In case of regular expressions, '\n' and r'\n' mean the same, so in almost all cases you can freely add the r prefix. The only exception is \b not in a character set. But it is extremely rare, and if you have one in non-raw string representing a regular expression, it is most likely a bug.

I'm wondering if we'll be forced to roll back these changes before release again due to a lot of warnings in third-party code.

I'm wondering if we'll be forced to roll back these changes before release again due to a lot of warnings in third-party code.

I created https://discuss.python.org/t/collaboration-on-handling-python-3-12-incompatible-changes-distutils-removal-invalid-escape-escape-etc/20721 to discuss this change.

If you work on windows and have the habit of documenting your code inside trippelquotes, (A company requirement) you now get a warning whenever a directory name starts on a d because ex: """C:\dist\project\file.dat""" gives a SyntaxWarning.

And not to mention the regexp issue that have a fix.

More work to port a 3.11 project to 3.12 than moving it from python2 to python3

Just replace """C:\dist\project\file.dat""" with r"""C:\dist\project\file.dat""": add r prefix.

Is there a tool that modifies the problematic regular expression?
I have so many syntax warning inside my code that doing it manually sounds too risky

When I run: python -W default -c 're.compile(r"\d")' I get <string>:1: SyntaxWarning: invalid escape sequence '\d' - is this how it should be?
I used r so why I get SyntaxWarning?

I cannot reproduce your issue. Also, this issue is closed.

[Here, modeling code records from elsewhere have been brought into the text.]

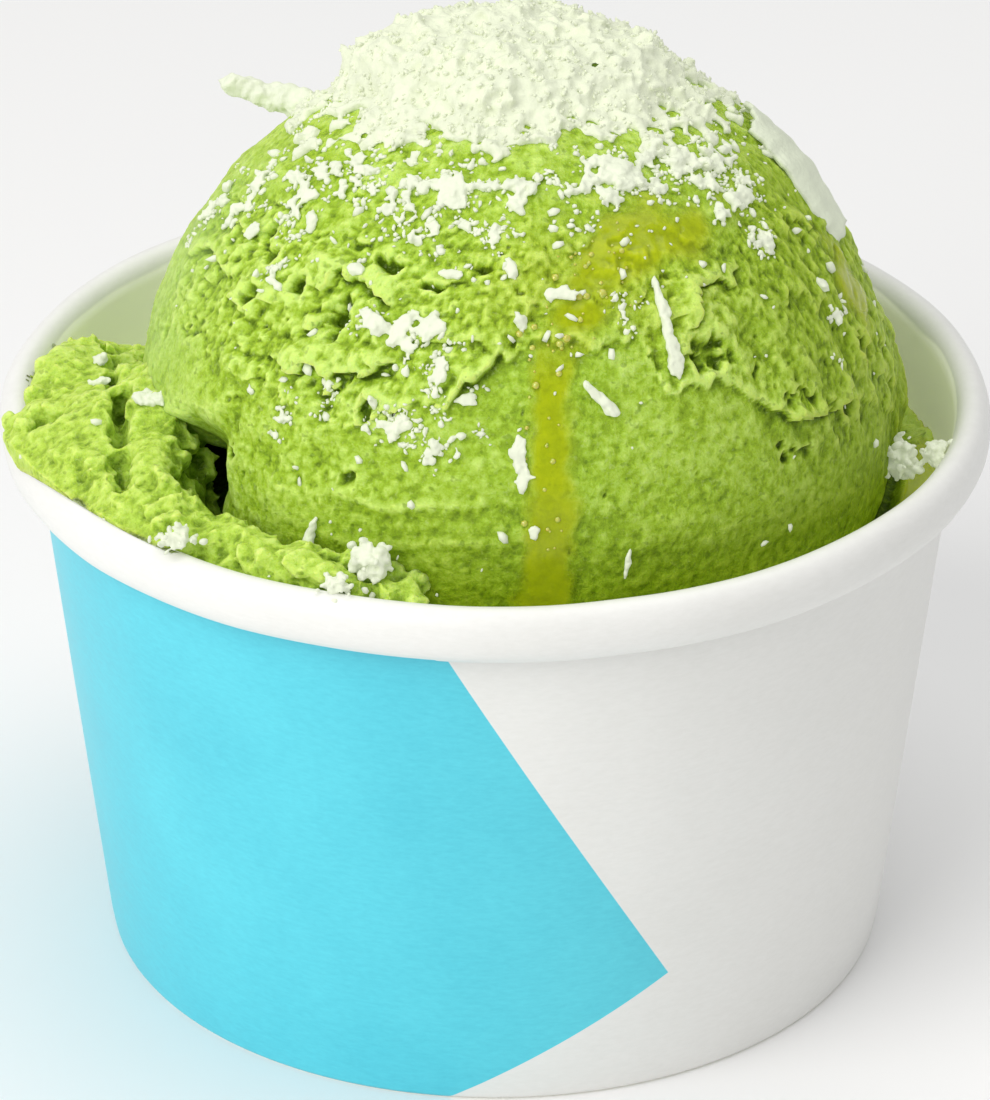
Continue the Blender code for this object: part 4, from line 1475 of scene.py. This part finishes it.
radii = 0.12 + 0.3 * dice.random(len(spots)) ** 3
sizes = np.stack([radii, radii, radii * 0.7], 1)
bubble_bm = chips(spots, sizes, ways, detail=2, dent=0.08, cuts=0)
finish_piece("oil_bubbles", bubble_bm, bubble_film)

# %% [markdown]
# ### Shreds, clumps and the large shaving
#
# Besides crumbs, the grater made a few long shreds and one broad, thin shaving. A shred is a
# row of long chips fused end to end, and a clump is a ball of small ones, so both are ragged.
# The shaving is a sheet that is laid on the scoop's side and given its thickness with solidify.


# %% Shreds
def shred(stops, thick, voxel=0.13):
    """Long chips in a row through three places, fused. Thick gives half widths along it."""
    start, middle, end = (np.asarray(stop, float) for stop in stops)
    length = np.linalg.norm(end - start)
    count = int(length / 0.28) + 6
    share = np.linspace(0, 1, count)[:, None]
    line = (1 - share) ** 2 * start + 2 * share * (1 - share) * middle + share**2 * end
    along = 2 * (1 - share) * (middle - start) + 2 * share * (end - middle)
    along /= np.linalg.norm(along, axis=1)[:, None]
    half = np.interp(share[:, 0], np.linspace(0, 1, len(thick)), thick)
    spots = line + dice.normal(size=line.shape) * (half * 0.16)[:, None]
    sizes = np.stack([0.35 + half * dice.uniform(0.5, 1.0, count), half, half * 0.8], 1)
    sizes[:, 1:] *= dice.uniform(0.85, 1.1, (count, 1))
    up = np.cross(along, dice.normal(size=along.shape))
    up /= np.linalg.norm(up, axis=1)[:, None]
    return fused(chips(spots, sizes, up, along, detail=3, dent=0.25, cuts=6), voxel)


def on_scoop(*stops):
    """Places a little above the surface, from azimuth, elevation and lift."""
    azimuths, elevations, lifts = np.array(stops, float).T
    spots, ways = land((scoop_tree,), azimuths, elevations)
    return spots + ways * lifts[:, None]


shreds = joined(
    shred(on_scoop((27.8, 42.5, 0.6), (25.8, 36, 1.0), (26.6, 30, 0.5)), (0.35, 0.5, 0.5, 0.55, 0.8)),
    shred(on_scoop((11, 29.5, 0.4), (12.5, 28, 0.5), (14.6, 26.2, 0.4)), (0.4, 0.5, 0.6)),
    shred(on_scoop((-31.5, 6, 0.4), (-32.4, 3, 0.5), (-32.5, -1, 0.4)), (0.35, 0.5, 0.6)),
    shred(on_scoop((16, 5, 0.3), (15.6, 3.5, 0.3), (15.4, 1.5, 0.3)), (0.2, 0.3, 0.2)),
)
finish_piece("topping_shreds", shreds, grated)
low, high = (np.array(corner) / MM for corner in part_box("topping_stick"))
tip = (low[0] + 2.2, high[1] - 1.0, high[2] - 2.0)
root = (high[0] + 1.4, low[1] + 0.6, low[2] - 1.2)
middle = ((tip[0] + root[0]) / 2, (tip[1] + root[1]) / 2, (tip[2] + root[2]) / 2 + 0.15)
stick = shred((tip, middle, root), (1.1, 1.15, 1.15, 1.15, 1.5, 1.6), 0.17)
finish_piece("thick_shred", stick, grated, ["topping_stick"])


# %% Clumps of fine topping
def clump(middle, across, up, count, low, high):
    """Chips heaped round a middle and fused."""
    spots = np.asarray(middle) + dice.normal(size=(count, 3)) * (across, across, up)
    radii = dice.uniform(low, high, count)
    sizes = uneven(radii, (0.8, 1.5), (0.6, 1.2), (0.5, 1.0))
    return fused(chips(spots, sizes, any_way(count)), 0.16)


def set_down(x, y, lift):
    """A place above the lump, straight over x and y."""
    hit = lump_tree.ray_cast(Vector((x * MM, y * MM, 0.1)), Vector((0, 0, -1)))[0]
    return x, y, hit.z / MM + lift


clumps = joined(
    clump((-10.6, -37.4, 55.4), 0.85, 0.6, 150, 0.3, 0.6),
    clump((-13.3, -40.2, 54.6), 0.6, 0.4, 50, 0.25, 0.45),
    clump((-27.4, -33.3, 55.4), 0.7, 0.4, 80, 0.25, 0.5),
    clump((36.6, -8.5, 50.6), 0.8, 0.8, 120, 0.3, 0.6),
    clump((39.4, -9.5, 51.6), 0.6, 0.6, 60, 0.25, 0.5),
    clump(set_down(-35.6, -2.5, 0.1), 0.35, 0.2, 14, 0.3, 0.5),
    clump(set_down(-35.4, -7.5, 0.1), 0.3, 0.2, 10, 0.3, 0.5),
    clump(set_down(-31.2, -3.4, 0.0), 0.7, 0.25, 40, 0.25, 0.45),
    clump(set_down(-28.8, -5.0, 0.0), 0.45, 0.2, 22, 0.25, 0.4),
    clump(set_down(-27.0, -5.6, 0.0), 0.3, 0.2, 12, 0.25, 0.4),
    clump(set_down(-31.0, -13.3, 0.1), 0.45, 0.15, 26, 0.3, 0.5),
    clump(set_down(-29.8, -13.6, 0.1), 0.45, 0.15, 26, 0.3, 0.5),
)
finish_piece("topping_clumps", clumps, grated)

# %% The large shaving
wafer = topping_material("thin shaving", (0.66, 0.71, 0.55, 1.0), 0.1)
bm = bmesh.new()
bmesh.ops.create_grid(bm, x_segments=28, y_segments=40, size=1.0)
across, up, _ = (places(bm) * MM).T
azimuths = 94 + 4 * up + 10.5 * across * (1 - 0.25 * up**2) + 1.2 * flat_noise(up * 5, 1.0, 7)
elevations = 43 + 10.5 * up + 1.0 * flat_noise(across * 4, 1.0, 8)
lift = 1.1 + 0.5 * up - 0.9 * across**2 + 0.25 * flat_noise(up * 3 + across, 1.0, 9)
side = direction(azimuths, elevations)
reach = broad_radius(side, azimuths, elevations) + lift
move_to(bm, scoop_centre + side * reach[:, None])
bm.normal_update()
bmesh.ops.solidify(bm, geom=bm.faces[:], thickness=0.45 * MM)
bm.normal_update()
bmesh.ops.recalc_face_normals(bm, faces=bm.faces)
finish_piece("large_shaving", bm, wafer, ["large_shaving"])

# %% Finish
visual_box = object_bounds()
sizes = {"cad": [list(corner) for corner in cad_box], "visual": [list(corner) for corner in visual_box]}
print(sizes)

floor_bm = bmesh.new()
bmesh.ops.create_grid(floor_bm, x_segments=2, y_segments=2, size=3.0)
floor_mesh = bpy.data.meshes.new("table")
floor_bm.to_mesh(floor_mesh)
floor_bm.free()
floor = bpy.data.objects.new("table", floor_mesh)
pale, tree, shader = new_material("pale table", Base_Color=(0.9, 0.9, 0.9, 1.0), Roughness=0.6)
floor_mesh.materials.append(pale)
bpy.context.scene.collection.objects.link(floor)
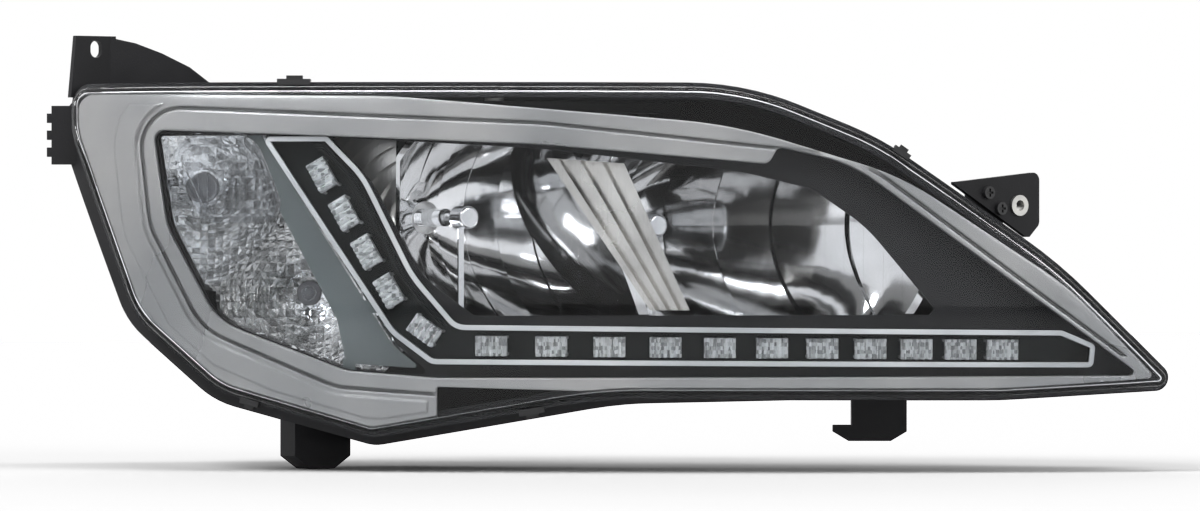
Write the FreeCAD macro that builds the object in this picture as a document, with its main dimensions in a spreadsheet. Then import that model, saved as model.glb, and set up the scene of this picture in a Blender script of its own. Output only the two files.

# no warnings are displayed
$ python3.10 -W default -c 'import re; re.compile(r"\d")'
$ python3.11 -W default -c 'import re; re.compile(r"\d")'
$ python3.12 -W default -c 'import re; re.compile(r"\d")'
$ python3.13 -W default -c 'import re; re.compile(r"\d")'

quick update to say that the warning can be automatically fixed with ruff

ruff --select W605 --fix

I've checked some edge cases (strings with \n), it's adjusting to raw string or escaping to double slash, as needed for each string.